Time-dependent theory of nonlinear response and current fluctuations

A general nonlinear response theory is derived for an arbitrary time-dependent Hamiltonian, not necessarily obeying time-reversal symmetry. We consider the application of this theory to a multiterminal mesoscopic system with arbitrary interactions and time-dependent voltages. This allows us to obtain a generalized Kubo-type formula. We derive a microscopic expression for the finite frequency differential conductance matrix, which preserves current conservation and gauge invariance. We exploit this result to show that the asymmetric part of the current fluctuation matrix at finite frequency obeys a generalized time-dependent fluctuation-dissipation theorem. In the stationary regime, this theorem provides a common explanation for the asymmetry of the excess noise with respect to positive and negative frequencies that has been obtained in several systems as a consequence of nonlinearity. It also explains the origin of the unexpected negative sign of the excess noise. Finally, we apply these general results to the case of a tunnel junction and obtain a nonperturbative out-of-equilibrium link between conductance and current fluctuations. We also derive a universal property of the finite frequency noise in the perturbative regime.

Figure 1

A mesoscopic system coupled to many terminals, including a gate, with arbitrary time dependence of their electrochemical potentials. The time-dependent Hamiltonian $\mathcal{H}$ includes arbitrary interactions or disorder and can depend on other parameters $X\left(t^{\prime }\right)$ in a nonlocal and nonlinear way.
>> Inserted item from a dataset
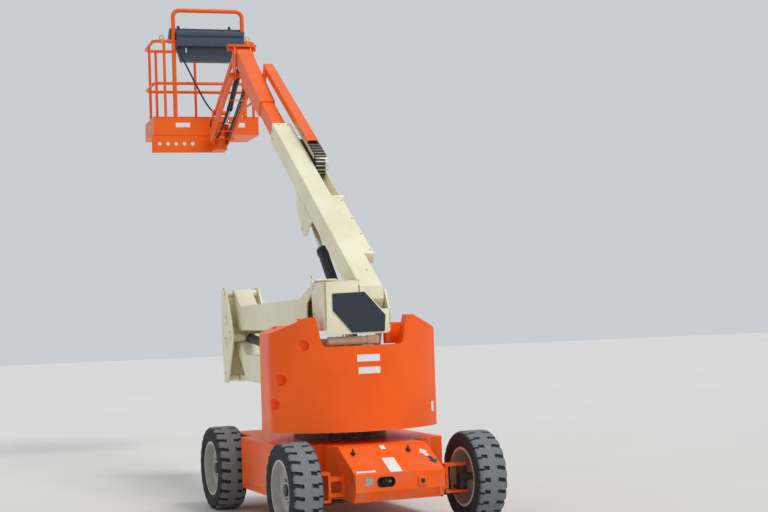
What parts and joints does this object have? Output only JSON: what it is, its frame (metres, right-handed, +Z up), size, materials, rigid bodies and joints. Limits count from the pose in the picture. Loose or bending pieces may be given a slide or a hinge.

The differential of the current average $\langle I_n\left(t\right)\rangle$ at terminal $n$ either with respect to $V_{n^{\prime }}\left(t^{\prime }\right)$ or to $X\left(t^{\prime }\right)$ can be expressed through a generalized response formula keeping all $V_n$ and $X$ finite.

Figure 2

Tunnel junction between two conductors 1 and 2 for arbitrary dimension, interactions or disorder, subject to time-dependent potential $V_{1,2}\left(t\right)$, and with time-dependent tunneling (not necessarily weak) of charges $q$. These conductors can be either similar or different, such as fractional edge states with equal or different filling factors, leads that are superconducting, insulating, or normal, etc. One can also view one system as a probe, such as the tip of a scanning tunneling microscope or a Fermi liquid coupled to edge states or to a quantum dot. Capacitive coupling is possible, and we require only charges $Q_1$ and $Q_2$ to be well defined, commuting with the total Hamiltonian. Coupling to an electromagnetic environment can be incorporated as well.